What seems to be an issue is heaving to and coming back up if capsized. I have found so far the books look to favor full keels narrow beams ? Fin keels do not look after themself or forgive the sailer that is beyond his endurance limit needing sleep food and warmth ? Does a fin keel need more skill and crew to be safe?
You bring up three separate issues each of which could be discussed at length.,
1. Heaving-to -- it is relatively easy to heave-to with most boats. The tricky bit is heave-to with little or no forereaching. We heave to from time to time but typically fore-reach at 1 to 1.5 knots which moves us out of the slick that you create by sliding to leeward. The whole idea in the Pardeys' book of using a parachute sea anchor at an acute angle to the bow is to stop the forereaching. We have all that gear and even had it rigged on the cabin sole behind the table on the way from Mauritius to South Africa last year but did not even think about using it. BTW, all that gear is not cheap, for our boat probably close to $2500.

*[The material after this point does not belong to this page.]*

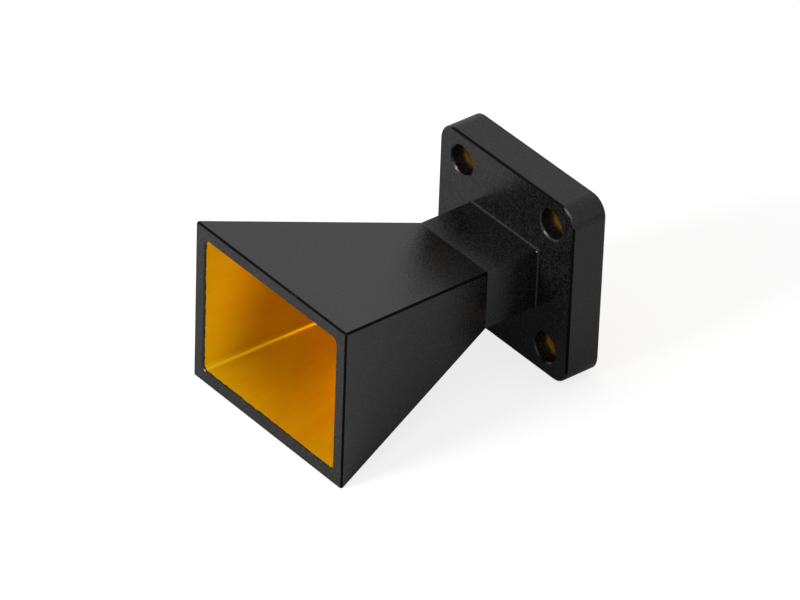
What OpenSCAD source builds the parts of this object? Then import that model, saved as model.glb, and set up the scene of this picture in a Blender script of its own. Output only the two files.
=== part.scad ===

2. Capsize recovery -- Everything being equal (and it rarely is) a narrower boat recovers better than a wider boat. Most full keel boats are narrower, often much narrower, than most fin keel boats and hence should recover more quickly. But, if beam is equal, a fin keel with a bulb should recover better since the righting moment is greater (again everything being equal).
3. Comfort - To my mind, comfort has two parts. One is typical heel angle. I sailed on a friend's Alberg 37 and really did not enjoy it since we were so far over on our ear the whole time. I guess you get used to it but it was not for me. Our Bristol basically rarely heels to 20 degrees even when it is honking. The other consideration is how the boat moves in the waves. Heavier boats tend to move in a more controlled way which I find less tiring.
A final boat about comfort and safety. If you can make a passage in 10 days rather than 12 days that means there are two days when you don't have to worry about safety and comfort.